View solution in original post

4 Replies 4

ADP-89
Level 1
Level 1

Hello,

 

Trying to answer inline:

 


@tuanquangnguyen wrote:

Can Pod 2 Border Leaf learn host route from Pod 1 Border Leaf, and vice versa?

 

<ADP> It won't happen. There is mechanism in action that will prevent routes originated from ACI to be learned back on a different L3OUT. ACI tags the OSPF/EIGRP routes with an ID based on the VRF. If it receives a route with that tag it will drop it. You can read more on this on the L3OUT White Paper - VRF tag and Transit Routing

 

How does forwarding take place when traffic, say, ingress Pod 1, but the endpoint is in Pod 2 when the respective BD/EPG is spanned in both pods? Does it forward via endpoint learning and IPN, or via host route learned on L3Out-Pod1 and ingress again in L3Out-Pod2?

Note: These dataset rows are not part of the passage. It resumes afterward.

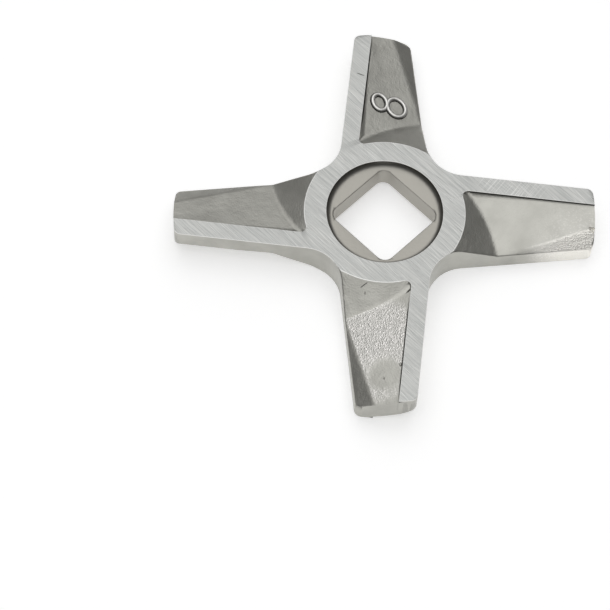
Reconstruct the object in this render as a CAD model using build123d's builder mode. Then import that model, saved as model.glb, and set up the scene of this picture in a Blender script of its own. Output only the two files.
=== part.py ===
from build123d import *
import math
import os

# Cross knife of a No. 8 meat grinder: one stainless casting with four arms.
# The hub stands on the Z axis, the back face lies on Z = 0 and the ground
# cutting face looks up.  The flats of the square hole are parallel to X and Y.
# Each arm is worked out lying along +X and is then turned into its four places.
# All sizes are in millimetres and degrees.

# --- driving dimensions -----------------------------------------------------
arm_count = 4
tip_radius = 28.0           # half of the swept diameter
thickness = 5.0             # from the back face to the ground face

hub_ring_radius = 10.7      # flat ring round the recess
hub_slope = 25.6            # the cone that falls from the ring to the arm floors
recess_radius = 7.75
recess_depth = 0.9
recess_cove = 0.75          # hollow rounding at the foot of the recess wall, ground face
recess_foot = 0.5           # plain slope at the foot of the recess wall, back face
square_across = 10.4
square_corner_radius = 1.35
square_lead = 6.0           # each corner of the square stands this far ahead of an arm

lead_offset = 6.83          # cutting edge, measured from a radius of the knife
trail_offset = 6.95         # trailing wall, measured at the hub axis
trail_taper = 12.06         # the trailing wall closes on the cutting edge by this angle
strip_width = 2.33          # flat strip beside each arm floor
root_fillet = 5.1           # rounding between one arm and the next
tip_lead_radius = 0.95
tip_trail_radius = 1.05

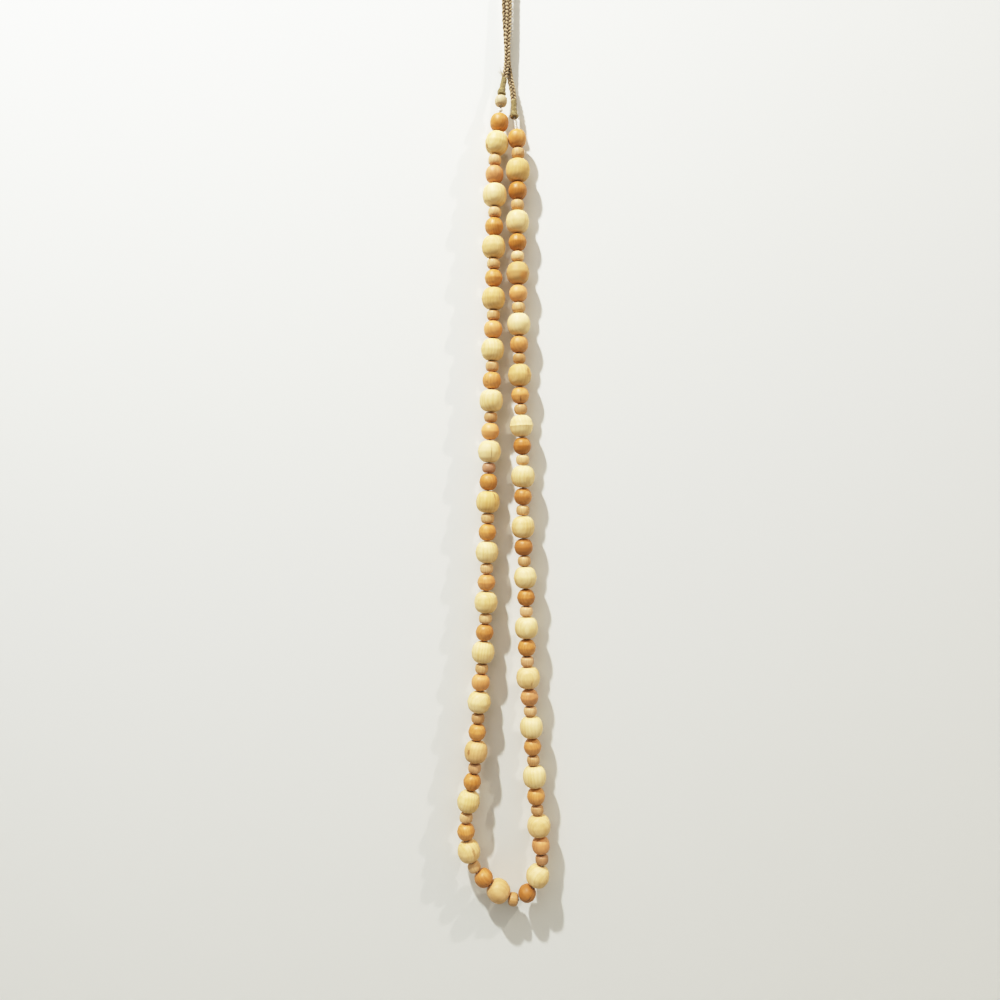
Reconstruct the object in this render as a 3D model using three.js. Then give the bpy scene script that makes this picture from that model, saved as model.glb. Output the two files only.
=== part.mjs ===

<ADP> Based on the above answer POD2 will only know reachability of POD1 EPs via coop. So all traffic will remain inside the fabric/IPN(vrf MPOD).

 

Hope that helps,

ADP

Hi @ADP-89,

 

Thank you for your input. The reason I am asking it because this is gonna replace a single pod setup - where currently ACI is the border gateway between server farm, external zones and between locations (with the N7K as the Core Network for the other location) as per below:

 

draft2.jpg

 

I am aware of the L3Out loop prevention mechanism, however, from my understanding it can be overridden by setting different tags from 4294967295. In the MPOD setup that I described, I need such transit routing to happen else external zones in different locations cannot reach each other (due to no external interconnect).

 

Unless, I have to migrated the original L3Out DCI into a design where ACI MPOD as a whole become a transit (L3Out-Pod1 and L3Out-Pod2 communication happens via Spine-IPN-Spine). Which, to be fair, I have yet thought of. I might as well look into that option.

ADP-89
Level 1
Level 1

Hi @tuanquangnguyen ,

 

Thank you for the update.

Not sure if I follow them as I might be missing some infos on the overlay side. Are the EPGs/BDs in each POD on a different VRFs?

 

If yes, then changing the default VRF tag in one of them would solve the issue. In this case inter-VRF traffic must pass through an external device that merges the two VRFs unless you leak subnets with contracts. 

 

If not, changing the tag won't have any effect as this is per VRF, and not per L3OUT. If the picture lists all the possible external connectivity block I would definitely think about using ACI as transit router between pods. Possibly moving from OSPF to BGP would simplify your life too in order to control which subnet has to be exported on each side.

 

Cheers!

Hi @ADP-89,

 

While there are some can be in different VRFs, there are other cases where the BDs of the EPGs are in the same VRFs. I overlooked the  part where route tagging is per VRF.

 

I might have to consider other options.